In his article, Ward detailed how well he meshed with the Sharks, saying, “I miss that group so much already. I miss how much fun it was to come to the rink every day.

“That’s what separates San Jose from anywhere else. The atmosphere in that locker room, it’s remarkable. Every day was a blessing there. Patty, Pavs, Jumbo, Burnzy — those guys set the culture and everyone followed. I’m thankful to that organization for the opportunity to have played there, to have been a part of it all.”

Ward said there have also been discussions with the Sharks about being a part of the organization, possibly in a developmental role.

“I’ve shared I would like to get on the ice with them if that can work,” Ward said.

Ward became an NHL regular in 2008 and spent three years with the Predators, helping the team win its first ever playoff series in 2011. He had three goals and two assists in the Predators’ six-game series win over Anaheim in the first round.

Ward then signed with Washington in the summer of 2011, and added to his reputation as a clutch playoff performer. In Game 7 of the Capitals’ first round series with the defending Cup champion Boston Bruins, Ward scored the overtime winner to lift seventh-seeded Washington past No. 2 Boston.

Ward had 52 points in 83 career playoff games. In the Sharks’ run to the Cup final in 2016, Ward had seven goals and six assists in 24 games. San Jose lost in the final to Sidney Crosby and the Pittsburgh Penguins in six games.

“Obviously, we came up short against a great team,” Ward said. “It was a tough way to go, but to play against some great people, everybody bonded well, fought for each other and made it really special.”

Ward was involved with the NHL’s “Hockey is for Everyone” program for throughout his career.
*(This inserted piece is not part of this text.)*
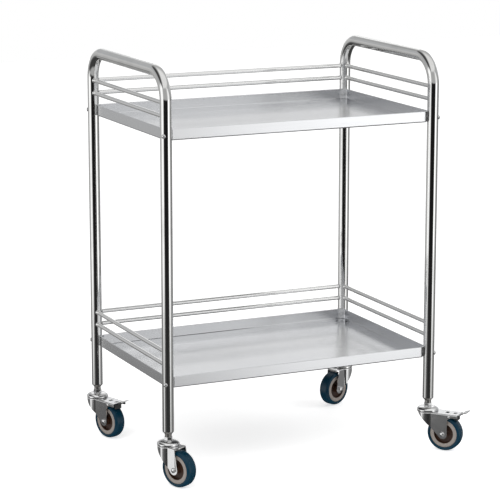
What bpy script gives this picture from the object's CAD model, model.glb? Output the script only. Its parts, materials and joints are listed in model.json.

But recent incidents have served as a reminder of how much work there remains to be done to eradicate racism from the game.

In November, Bill Peters resigned as Calgary’s coach after allegations arose that he used racial slurs and was physically abusive when he was a coach in the minor leagues.

Earlier this month, Miller, after he agreed to terms with the Rangers to turn professional after two seasons at Wisconsin, was subjected to a racial slur during a Q&A session the NHL team hosted on a Zoom call. There was little oversight of the session, which was open to the first 500 people who joined.

“It’s definitely disheartening, it’s sickening to hear some of these cases for sure,” Ward said. “All he wanted to do was to play, and that’s exactly what I wanted to do as a kid, was to pick up a hockey stick and play the game.

“I’ve gone though personally some racism (in) the game. It’s definitely hard. You just put your foot down, I think my love of the game kind of took over. It’s unfortunate what happened with K’Andre. We’ve got to step up and say we want to end this, as we need everybody, (both) from the league and key marquee players.”

In his article, Ward wrote how fatherhood has changed his perspective following his playing career. His son, Robinson, was born a little more than a year ago in the South Bay, where he and his wife still have a home.

“When I saw my son during my wife’s ultrasound over a year ago, I couldn’t wait to tell him those stories,” Ward wrote. “That’s, I think, what made me ready to call it a career. I just wanted to be a dad.”